The Intelligencer November 23, 1917 (page 1)

“Clever Victory Loan Window. The Angus McFee jewellery store has an added attraction to its Victory Loan window. An aeroplane is floating in mid-air with an arrow pointing to figures upon a larger arrow pointing upwards to $1,611,000, Hastings new objective and as the subscriptions pour in the aeroplane will rise. It is quite a novel idea, and Mr. [Victory] Tulley who is responsible for the entire display deserves the highest congratulations as he has received the thanks of the Publicity Committee of which he is a member.

The aeroplane, which is a work of art, was made by Master Fred Jones, 13 year old son of Mr. Arthur Jones, manager of Molsons Bank. Master Jones is to be congratulated upon his clever achievement.”

The Intelligencer November 23, 1917 (page 2)

“Gave His Life. Mrs. Eliza Sero, residing on the Mohawk Reserve, Tyendinaga Township, has received official notification that her son, 637,184, Pte. Reuben Sero, was killed in action on October 30th. He went overseas with the 155th Battalion from this city, and was transferred to the Princess Patricia regiment. The young soldier was only 20 years of age. The sympathy of many will be extended to the mother in hour of sorrow.”

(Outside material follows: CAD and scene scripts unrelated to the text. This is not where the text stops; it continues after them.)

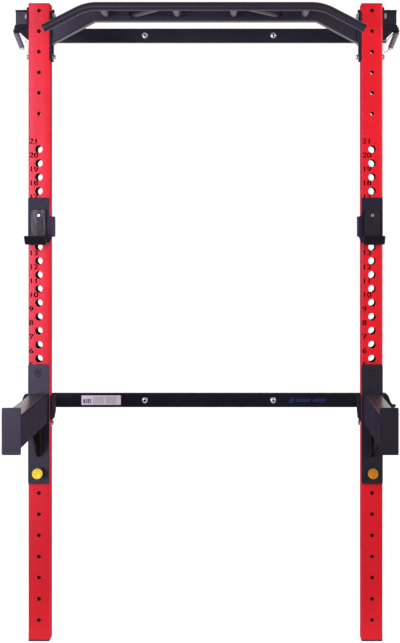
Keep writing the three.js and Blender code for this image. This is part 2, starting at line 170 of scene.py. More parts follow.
def block(bm, x, y, z):
    """A box between pairs of coordinates."""
    (x0, x1), (y0, y1), (z0, z1) = sorted(x), sorted(y), sorted(z)
    prism(bm, [(x0, y0), (x1, y0), (x1, y1), (x0, y1)], "z", z0, z1)


def pipe(bm, outer, inner, axis, low, high):
    """A straight hollow section."""
    rows = [[bm.verts.new(place(axis, u, v, w)) for u, v in points]
            for points in (outer, inner) for w in (low, high)]
    bridge(bm, rows[0], rows[1])
    bridge(bm, rows[3], rows[2])
    bridge(bm, rows[2], rows[0])
    bridge(bm, rows[1], rows[3])


def box_tube(bm, width, height, radii, centre, axis, low, high, steps=5):
    """A rectangular tube, with its corner radii outside and inside."""
    outer = rounded(width, height, radii[0], centre, steps)
    inner = rounded(width - 2 * WALL, height - 2 * WALL, radii[1], centre, steps)
    pipe(bm, outer, inner, axis, low, high)


def lathe(bm, profile, origin, axis, segments):
    """A profile of (radius, distance along the axis) turned about the axis from origin."""
    direction = Vector(axis).normalized()
    turn = direction.to_track_quat("Z", "Y")
    origin = Vector(origin)
    last = None
    for radius, along in profile:
        if radius <= 1e-6:
            loop = [bm.verts.new(origin + direction * along)] * segments
        else:
            loop = [bm.verts.new(origin + direction * along + turn @ Vector((u, v, 0)))
                    for u, v in ring(radius, segments)]
        if last:
            for i in range(segments):
                j = (i + 1) % segments
                corners = list(dict.fromkeys((last[i], last[j], loop[j], loop[i])))
                if len(corners) > 2:
                    bm.faces.new(corners)
        last = loop


def plane_ring(section, point, along, up, normal):
    """Section points carried along a direction to the plane through point with the given normal."""
    side = along.cross(up).normalized()
    lift = side.cross(along).normalized()
    spots = []
    for u, v in section:
        start = point + side * u + lift * v
        spots.append(start + along * ((point - start).dot(normal) / along.dot(normal)))
    return spots


def sweep(bm, section, path, up=BACK, ends=None, closed=False, caps=True, scale=None):
    """A section along a path, mitred at each point. ends are the normals of the end planes."""
    up = Vector(up)
    path = [Vector(p) for p in path]
    count = len(path)
    loops = []
    for i, point in enumerate(path):
        before = point - path[i - 1] if i or closed else path[1] - point
        after = path[(i + 1) % count] - point if i < count - 1 or closed else before
        before, after = before.normalized(), after.normalized()
        normal = (before + after).normalized()
        if ends and i == 0:
            normal, before = Vector(ends[0]), after
        if ends and i == count - 1:
            normal = Vector(ends[1])
        size = scale(i) if scale else 1
        spots = plane_ring([(u * size, v * size) for u, v in section], point, before, up, normal)
        loops.append([bm.verts.new(p) for p in spots])
    for i in range(count if closed else count - 1):
        bridge(bm, loops[i], loops[(i + 1) % count])
    if caps and not closed:
        face(bm, loops[0][::-1])
        face(bm, loops[-1])


def weld(bm, path, radius, closed=False, up=UP):
    """A rippled weld bead along a path, laid in the corner between two plates."""
    path = [Vector(p) for p in path]
    stops = path + [path[0]] if closed else path
    points = []
    for a, b in zip(stops, stops[1:]):
        steps = max(2, int((b - a).length / 1.6))
        points += [a.lerp(b, k / steps) for k in range(steps)]
    if not closed:
        points.append(stops[-1])
    direction = (points[1] - points[0]).normalized()
    up = Vector(up) if abs(direction.dot(Vector(up))) < 0.9 else Vector((0.3, 1, 0.2))
    sweep(bm, ring(radius, 7), points, up, closed=closed,
          scale=lambda i: 1 + 0.14 * math.sin(i * 2.1) + 0.05 * math.sin(i * 0.7))


def weld_round(bm, axis, u, v, w, radius):
    """A weld bead round a rectangular tube that runs along the axis."""
    corners = [place(axis, a, b, w) for a, b in ((u[0], v[0]), (u[1], v[0]), (u[1], v[1]), (u[0], v[1]))]
    weld(bm, corners, radius, True, place(axis, 0, 0, 1))


# ---- pieces


def bevelled(piece, width, segments=2, angle=32):
    """Rounds a piece's edges sharper than the angle."""
    piece.data.shade_smooth()
    soften = piece.modifiers.new("edges", "BEVEL")
    soften.width = width * MM
    soften.segments = segments
    soften.limit_method = "ANGLE"
    soften.angle_limit = math.radians(angle)
    soften.harden_normals = True


def in_metres(bm):
    """Turns a bmesh into metres in the CAD's frame, with its faces outwards."""
    bmesh.ops.recalc_face_normals(bm, faces=bm.faces)
    to_frame = Matrix.Scale(MM, 4) @ Matrix.Translation((0, FACE_Y, 0))
    bmesh.ops.transform(bm, matrix=to_frame, verts=bm.verts)


def linked(name, data):
    """A new object in the scene."""
    made = bpy.data.objects.new(name, data)
    bpy.context.scene.collection.objects.link(made)
    return made


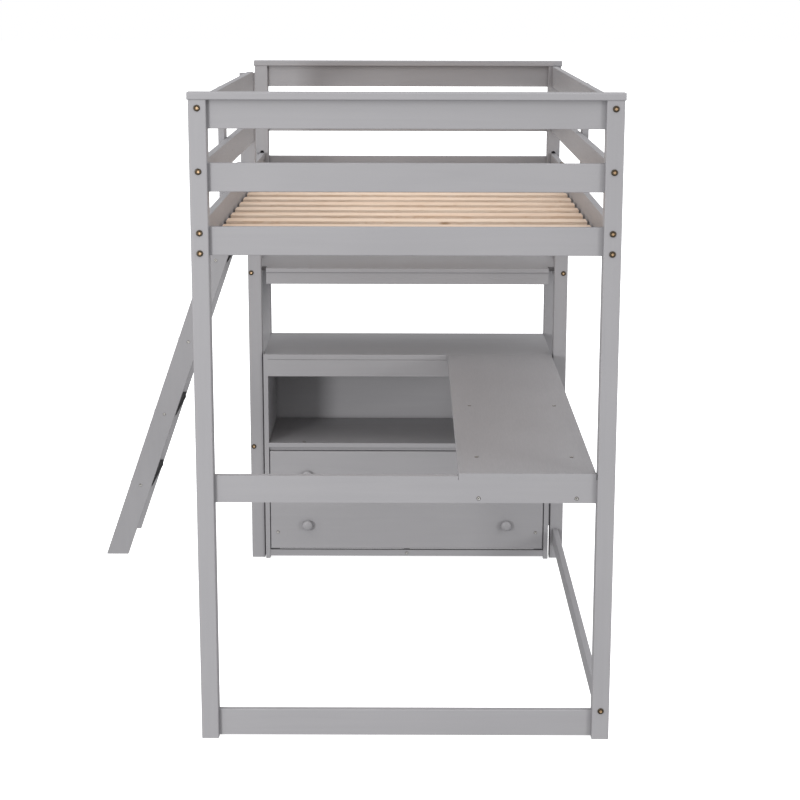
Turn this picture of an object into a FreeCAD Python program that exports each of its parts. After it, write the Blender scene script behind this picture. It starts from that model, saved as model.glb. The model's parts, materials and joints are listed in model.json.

[Note: Private Reuben Sero died on October 30, 1917. He is commemorated on Page 323 of the First World War Book of Remembrance.]

The Intelligencer November 23, 1917 (page 3)

“Kindly Welcome Was Appreciated. To the Rainbow Knitting Circle of the Woman’s Red Cross and Patriotic Circle Sergt.-Major Gerald Spafford tenders his heartfelt thanks for the beautiful bouquet of flowers sent as a token of welcome home by Mrs. H. A. Yeomans and Miss A. Hurley on behalf of the above organizations; also to Miss Anna Ponton for her kindly thought in sending a basket of ‘goodies’ appropriately decorated with miniature flags and patriotic colors.

Miss Florence Clark, 61 Grier street, gave a surprise party in honor of the returned soldiers, a delightful evening of surprises too numerous to mention—music, songs and tales of adventure, during which refreshments were served.

The returned soldiers find it difficult to express in words the language of the heart; suffice it to say to the numerous friends, and particularly the ladies of Belleville to whom they are indebted not only at present but in the past for the royal and sincere welcome accorded not only in words and greeting but through so many sources of expression that it is difficult to express the inspiration and encouragement which fills the war-worn souls of the soldiers to find their loyal lady friends, after months and years of patriotic endeavor still faithfully administering to the wants and comforts of the brave lads in the trenches in far off Flanders.

We thank you, ladies. We often shout ‘Long live the King!’ We go a bit further and shout ‘Long live the loyal and true patriotic women of Belleville.’

Belleville has good cause to be proud of her soldier boys; but let me say the soldier boys of Belleville have good cause to be proud of the ladies of Belleville who have so very loyally supported the organizations which have done so much for the comfort of our boys, and by so doing have done much to win the war, writes Sergt.-Major Spafford to The Intelligencer.”

The Intelligencer November 23, 1917 (page 5)

“Saving Bacon. A meeting of the restaurant and the hotel proprietors of the City of Belleville, will be held at the Police Court Rooms Monday the 26th day of November, 8 p.m. for purpose of defining the hours at which beef and bacon might be served under the Food Controller’s regulations owing to the food shortage, and to the fact that there are no settled hours at which beef or bacon may be served, some people are in the habit of going to one restaurant for beef or bacon at one meal and to another restaurant for beef or bacon for a second meal, thus evading the regulations and working hardship on the law-abiding restaurant keeper. It is suggested that the breakfast hours should mean from 6 a.m. to 10 a.m., the dinner hour 11.30 to 2.30, with no hours specified for supper.”